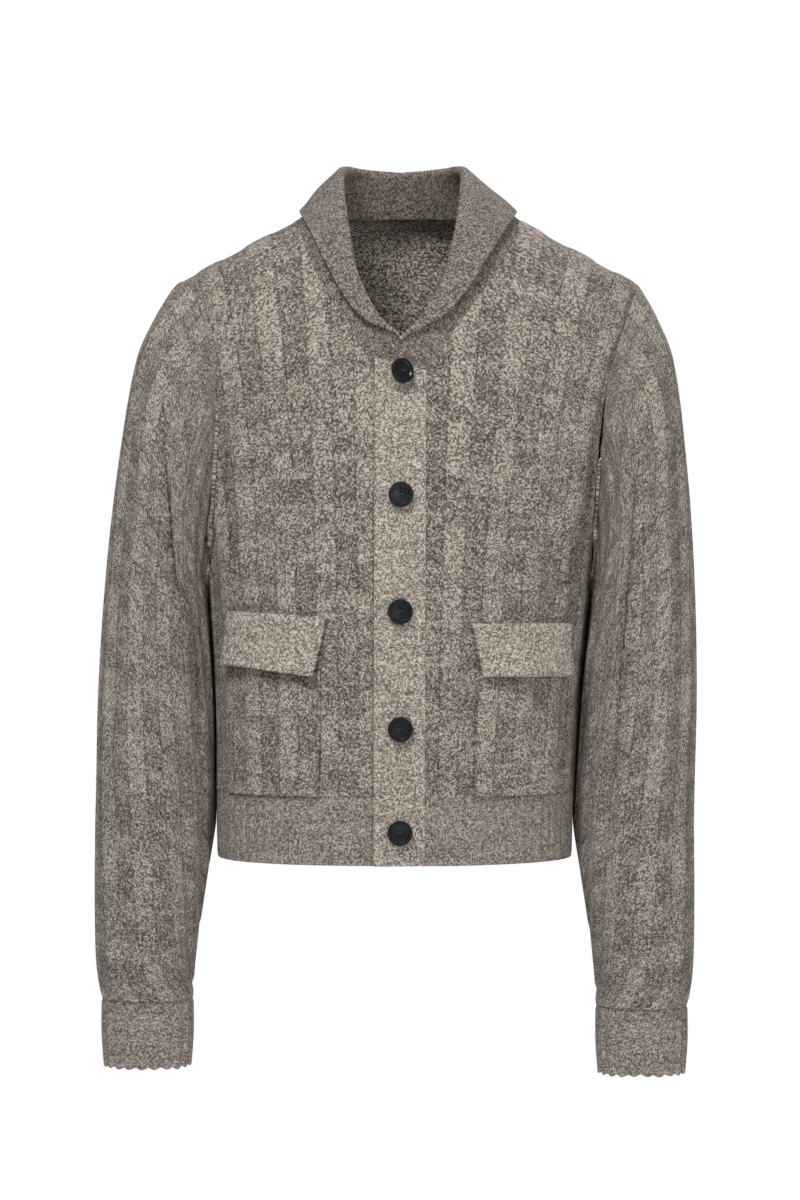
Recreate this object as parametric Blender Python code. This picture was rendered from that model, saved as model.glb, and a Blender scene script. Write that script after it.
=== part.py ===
"""Shawl collar cardigan in its worn, hollow form.

Metres, +Z up, the front faces -Y and the wearer's left is +X. The origin is the middle
of the neck base, level with the high points of the shoulders, where the wearer holds it.
Every cloth piece is one wall through points worked out from the sizes below.
"""
import math

import bmesh
import bpy
from mathutils import Matrix, Vector

# Cloth and seams
WALL = 0.003                 # chunky rib knit
TRIM_WALL = 0.0026           # pockets and flaps
SEAM_GAP = 0.0003            # between two pieces at a seam
LAYER_GAP = 0.0004           # between a piece and what lies on it

# Body
HEM_Z = -0.586
BAND_TOP_Z = -0.525          # where the hem band meets the panels
UNDERARM_Z = -0.350
SECTION_POWER = 2.3          # 2 is an ellipse, more is squarer
PROFILE_POWER = 2.4          # roundness of the chest over the shoulder
BODY_LEVELS = (              # z, half width, half depth
    (HEM_Z, 0.1620, 0.1170),
    (BAND_TOP_Z, 0.1635, 0.1220),
    (-0.440, 0.1665, 0.1265),
    (UNDERARM_Z, 0.1740, 0.1290),
)
CHEST_SPREAD = 0.0660        # growth of the half width from underarm to shoulder
CHEST_SPREAD_EARLY = 0.37    # share of it that grows in line with the height
SHOULDER_SLOPE = 0.533
SHOULDER_ZERO_X = 0.095      # where the shoulder line crosses z = 0
SHOULDER_TIP_ANGLE = 60.0    # degrees round the body section
NECK_SHARE = 0.36            # of the tip angle, at the high point of the shoulder
BACK_NECK_DEPTH = 0.078
BACK_NECK_RISE = 0.013
BACK_NECK_ROOM = 0.0004      # more seam gap where the stand turns up off the panel
LEAN_TOP = 0.0075            # the garment hangs a few millimetres askew
LEAN_PER_METRE = 0.0225
LEAN_LOWEST = -0.005
LEAN_FULL_X = 0.10           # from this far off the middle it leans in full

# Armholes: angle of the armhole line round the body section, in degrees
ARMHOLE_FRONT = {"left": 60.0, "right": 52.0}
ARMHOLE_BACK = {"left": 58.0, "right": 58.0}
ARMHOLE_ROUND = 0.42         # share of the armhole's height that its curve takes
ARMHOLE_ROUND_POWER = 1.3    # how tightly it turns in under the arm
ARMHOLE_TIP_POWER = 5        # how late it turns to the shoulder tip
ARMHOLE_GAP = 1.2 * SEAM_GAP
UNDERARM_CLEAR = 0.0035      # sleeve's start, off the body wall under the arm
UNDERARM_REACH = (0.3, 0.9)  # where that begins and is full, as a cosine round the ring

# Button band, neckline and shawl collar
BAND_HALF = 0.0225
BAND_STEP = WALL + LAYER_GAP
BAND_TOP_RISE = {"left": 0.0100, "right": 0.0040}    # climb of its upper end, seam to edge
NECK_START_Z = -0.150        # the neckline leaves the band here
NECK_SPREAD = 0.640          # sideways run of the neckline for each metre up
NECK_BEND = 3.5              # and how it straightens up
NECK_BEND_HEIGHT = 0.080     # from this height above its start
COLLAR_LAP = 1.7             # times the bands' step, where the collar's halves cross
COLLAR_LAP_SHARE = 0.04      # share along the seam where they cross
COLLAR_FRONT_SHARE = 0.5     # they lap only before this share
COLLAR_END_GAP = 0.0020      # its two ends are drawn back by half of this off the bands
COLLAR_ROOM_SPAN = (0.7, 1.0)   # shares over which the back neck's extra room grows
ROLL_RADIUS = 0.0032         # middle of the wall, round the collar's fold
COLLAR_SECTIONS = (          # share along the seam, roll x, y, z, fall, flare of the leaf
    (0.00, -0.0125, -0.1140, -0.1415, 0.0060, 0.0064),
    (0.04, -0.0010, -0.1165, -0.1255, -0.0015, 0.0064),
    (0.11, 0.0200, -0.1130, -0.1005, 0.0105, 0.0072),
    (0.22, 0.0315, -0.1050, -0.0795, 0.0190, 0.0084),
    (0.33, 0.0395, -0.0960, -0.0605, 0.0255, 0.0088),
    (0.44, 0.0433, -0.0875, -0.0420, 0.0325, 0.0088),
    (0.56, 0.0470, -0.0765, -0.0235, 0.0385, 0.0084),
    (0.67, 0.0500, -0.0610, -0.0055, 0.0430, 0.0080),
    (0.78, 0.0520, -0.0430, 0.0110, 0.0475, 0.0078),
    (0.89, 0.0530, -0.0235, 0.0270, 0.0520, 0.0080),
    (1.00, 0.0530, -0.0020, 0.0390, 0.0560, 0.0085),
    (1.25, 0.0480, 0.0300, 0.0475, 0.0580, 0.0145),
    (1.50, 0.0360, 0.0480, 0.0490, 0.0580, 0.0175),
    (1.75, 0.0195, 0.0585, 0.0490, 0.0580, 0.0195),
    (2.00, 0.0000, 0.0620, 0.0480, 0.0580, 0.0205),
)
FLAT_CURL = 0.05             # a curl under this is drawn flat, in radians
FOLD_SPAN = {"left": (0.00, 0.08), "right": (0.03, 0.09)}    # shares where it turns over

# Sleeves: outer x, outer z, inner x, inner z, half depth of each ring
SLEEVE_RINGS = (
    (0.2300, -0.0940, 0.1815, -0.3530, 0.0850),
    (0.2455, -0.1320, 0.1805, -0.3620, 0.0840),
    (0.2590, -0.2200, 0.1755, -0.3860, 0.0800),
    (0.2685, -0.3200, 0.1710, -0.4200, 0.0750),
    (0.2735, -0.4300, 0.1680, -0.4700, 0.0690),
    (0.2735, -0.5300, 0.1675, -0.5350, 0.0620),
    (0.2740, -0.6300, 0.1785, -0.6300, 0.0540),
    (0.2725, -0.6850, 0.1840, -0.6850, 0.0460),
    (0.2680, -0.7160, 0.1850, -0.7160, 0.0340),
)
SLEEVE_FORWARD = -0.006      # the forearms hang a little forward
CUFF_RINGS = (               # drop, half width, half depth
    (0.000, 0.0410, 0.0320),
    (0.006, 0.0415, 0.0295),
    (0.034, 0.0415, 0.0290),
    (0.062, 0.0395, 0.0290),
)
CUFF_DROP = {"left": 0.007, "right": 0.0}     # the left sleeve hangs lower

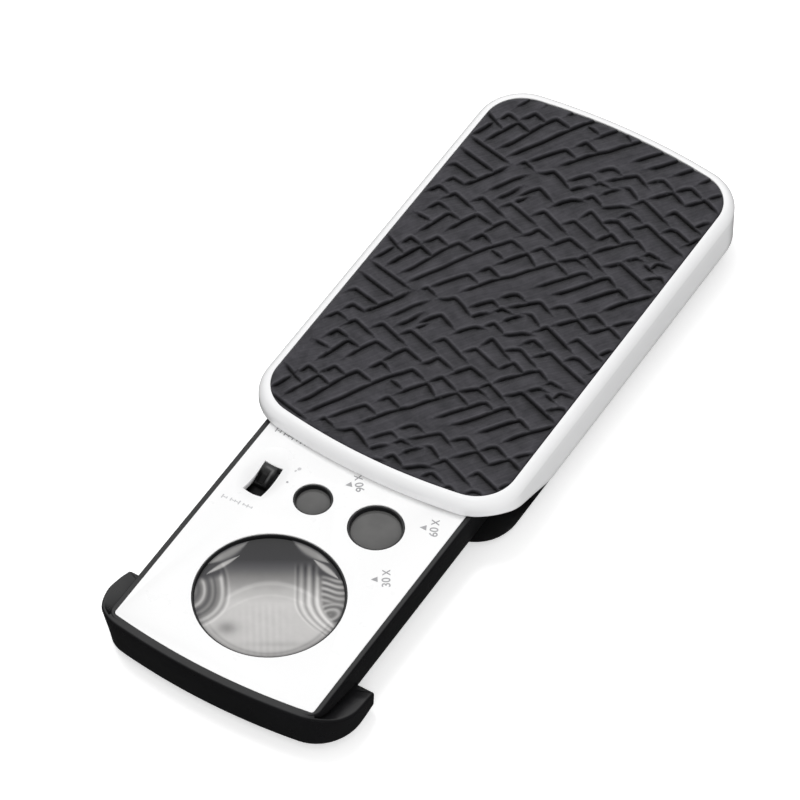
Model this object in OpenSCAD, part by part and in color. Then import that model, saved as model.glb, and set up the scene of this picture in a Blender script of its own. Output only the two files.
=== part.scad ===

### [What you are asked to do]
Repeat the material in full, exactly as it stands.

### [Answer to the task]
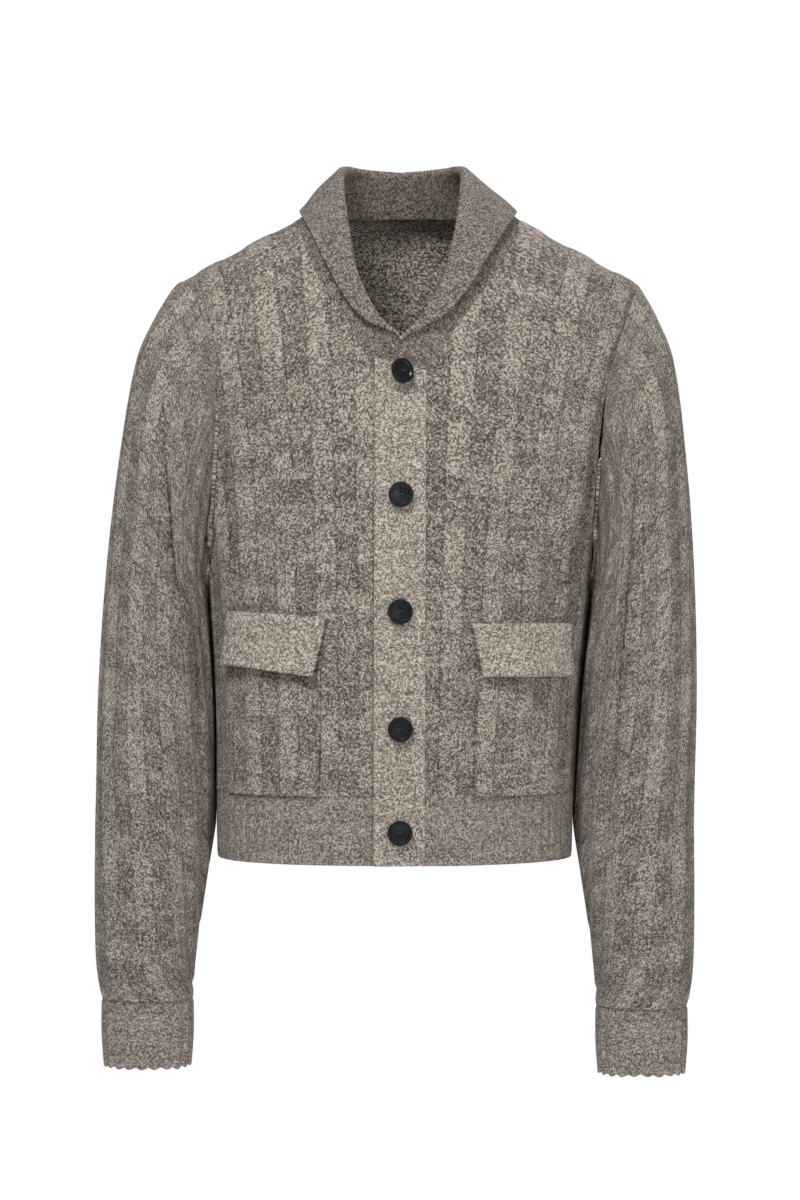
Recreate this object as parametric Blender Python code. This picture was rendered from that model, saved as model.glb, and a Blender scene script. Write that script after it.
=== part.py ===
"""Shawl collar cardigan in its worn, hollow form.

Metres, +Z up, the front faces -Y and the wearer's left is +X. The origin is the middle
of the neck base, level with the high points of the shoulders, where the wearer holds it.
Every cloth piece is one wall through points worked out from the sizes below.
"""
import math

import bmesh
import bpy
from mathutils import Matrix, Vector

# Cloth and seams
WALL = 0.003                 # chunky rib knit
TRIM_WALL = 0.0026           # pockets and flaps
SEAM_GAP = 0.0003            # between two pieces at a seam
LAYER_GAP = 0.0004           # between a piece and what lies on it

# Body
HEM_Z = -0.586
BAND_TOP_Z = -0.525          # where the hem band meets the panels
UNDERARM_Z = -0.350
SECTION_POWER = 2.3          # 2 is an ellipse, more is squarer
PROFILE_POWER = 2.4          # roundness of the chest over the shoulder
BODY_LEVELS = (              # z, half width, half depth
    (HEM_Z, 0.1620, 0.1170),
    (BAND_TOP_Z, 0.1635, 0.1220),
    (-0.440, 0.1665, 0.1265),
    (UNDERARM_Z, 0.1740, 0.1290),
)
CHEST_SPREAD = 0.0660        # growth of the half width from underarm to shoulder
CHEST_SPREAD_EARLY = 0.37    # share of it that grows in line with the height
SHOULDER_SLOPE = 0.533
SHOULDER_ZERO_X = 0.095      # where the shoulder line crosses z = 0
SHOULDER_TIP_ANGLE = 60.0    # degrees round the body section
NECK_SHARE = 0.36            # of the tip angle, at the high point of the shoulder
BACK_NECK_DEPTH = 0.078
BACK_NECK_RISE = 0.013
BACK_NECK_ROOM = 0.0004      # more seam gap where the stand turns up off the panel
LEAN_TOP = 0.0075            # the garment hangs a few millimetres askew
LEAN_PER_METRE = 0.0225
LEAN_LOWEST = -0.005
LEAN_FULL_X = 0.10           # from this far off the middle it leans in full

# Armholes: angle of the armhole line round the body section, in degrees
ARMHOLE_FRONT = {"left": 60.0, "right": 52.0}
ARMHOLE_BACK = {"left": 58.0, "right": 58.0}
ARMHOLE_ROUND = 0.42         # share of the armhole's height that its curve takes
ARMHOLE_ROUND_POWER = 1.3    # how tightly it turns in under the arm
ARMHOLE_TIP_POWER = 5        # how late it turns to the shoulder tip
ARMHOLE_GAP = 1.2 * SEAM_GAP
UNDERARM_CLEAR = 0.0035      # sleeve's start, off the body wall under the arm
UNDERARM_REACH = (0.3, 0.9)  # where that begins and is full, as a cosine round the ring

# Button band, neckline and shawl collar
BAND_HALF = 0.0225
BAND_STEP = WALL + LAYER_GAP
BAND_TOP_RISE = {"left": 0.0100, "right": 0.0040}    # climb of its upper end, seam to edge
NECK_START_Z = -0.150        # the neckline leaves the band here
NECK_SPREAD = 0.640          # sideways run of the neckline for each metre up
NECK_BEND = 3.5              # and how it straightens up
NECK_BEND_HEIGHT = 0.080     # from this height above its start
COLLAR_LAP = 1.7             # times the bands' step, where the collar's halves cross
COLLAR_LAP_SHARE = 0.04      # share along the seam where they cross
COLLAR_FRONT_SHARE = 0.5     # they lap only before this share
COLLAR_END_GAP = 0.0020      # its two ends are drawn back by half of this off the bands
COLLAR_ROOM_SPAN = (0.7, 1.0)   # shares over which the back neck's extra room grows
ROLL_RADIUS = 0.0032         # middle of the wall, round the collar's fold
COLLAR_SECTIONS = (          # share along the seam, roll x, y, z, fall, flare of the leaf
    (0.00, -0.0125, -0.1140, -0.1415, 0.0060, 0.0064),
    (0.04, -0.0010, -0.1165, -0.1255, -0.0015, 0.0064),
    (0.11, 0.0200, -0.1130, -0.1005, 0.0105, 0.0072),
    (0.22, 0.0315, -0.1050, -0.0795, 0.0190, 0.0084),
    (0.33, 0.0395, -0.0960, -0.0605, 0.0255, 0.0088),
    (0.44, 0.0433, -0.0875, -0.0420, 0.0325, 0.0088),
    (0.56, 0.0470, -0.0765, -0.0235, 0.0385, 0.0084),
    (0.67, 0.0500, -0.0610, -0.0055, 0.0430, 0.0080),
    (0.78, 0.0520, -0.0430, 0.0110, 0.0475, 0.0078),
    (0.89, 0.0530, -0.0235, 0.0270, 0.0520, 0.0080),
    (1.00, 0.0530, -0.0020, 0.0390, 0.0560, 0.0085),
    (1.25, 0.0480, 0.0300, 0.0475, 0.0580, 0.0145),
    (1.50, 0.0360, 0.0480, 0.0490, 0.0580, 0.0175),
    (1.75, 0.0195, 0.0585, 0.0490, 0.0580, 0.0195),
    (2.00, 0.0000, 0.0620, 0.0480, 0.0580, 0.0205),
)
FLAT_CURL = 0.05             # a curl under this is drawn flat, in radians
FOLD_SPAN = {"left": (0.00, 0.08), "right": (0.03, 0.09)}    # shares where it turns over

# Sleeves: outer x, outer z, inner x, inner z, half depth of each ring
SLEEVE_RINGS = (
    (0.2300, -0.0940, 0.1815, -0.3530, 0.0850),
    (0.2455, -0.1320, 0.1805, -0.3620, 0.0840),
    (0.2590, -0.2200, 0.1755, -0.3860, 0.0800),
    (0.2685, -0.3200, 0.1710, -0.4200, 0.0750),
    (0.2735, -0.4300, 0.1680, -0.4700, 0.0690),
    (0.2735, -0.5300, 0.1675, -0.5350, 0.0620),
    (0.2740, -0.6300, 0.1785, -0.6300, 0.0540),
    (0.2725, -0.6850, 0.1840, -0.6850, 0.0460),
    (0.2680, -0.7160, 0.1850, -0.7160, 0.0340),
)
SLEEVE_FORWARD = -0.006      # the forearms hang a little forward
CUFF_RINGS = (               # drop, half width, half depth
    (0.000, 0.0410, 0.0320),
    (0.006, 0.0415, 0.0295),
    (0.034, 0.0415, 0.0290),
    (0.062, 0.0395, 0.0290),
)
CUFF_DROP = {"left": 0.007, "right": 0.0}     # the left sleeve hangs lower

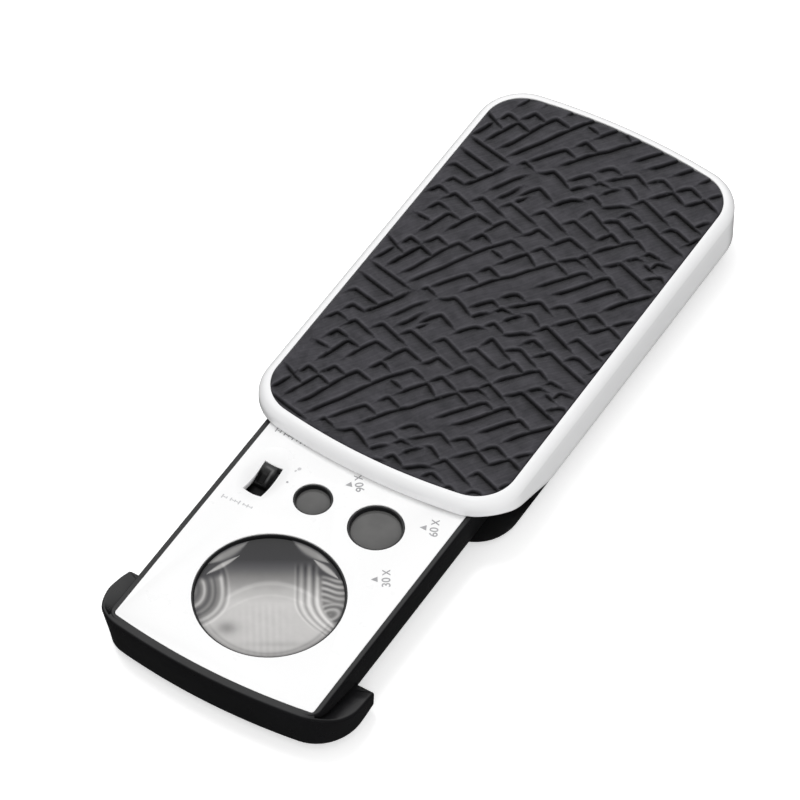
Model this object in OpenSCAD, part by part and in color. Then import that model, saved as model.glb, and set up the scene of this picture in a Blender script of its own. Output only the two files.
=== part.scad ===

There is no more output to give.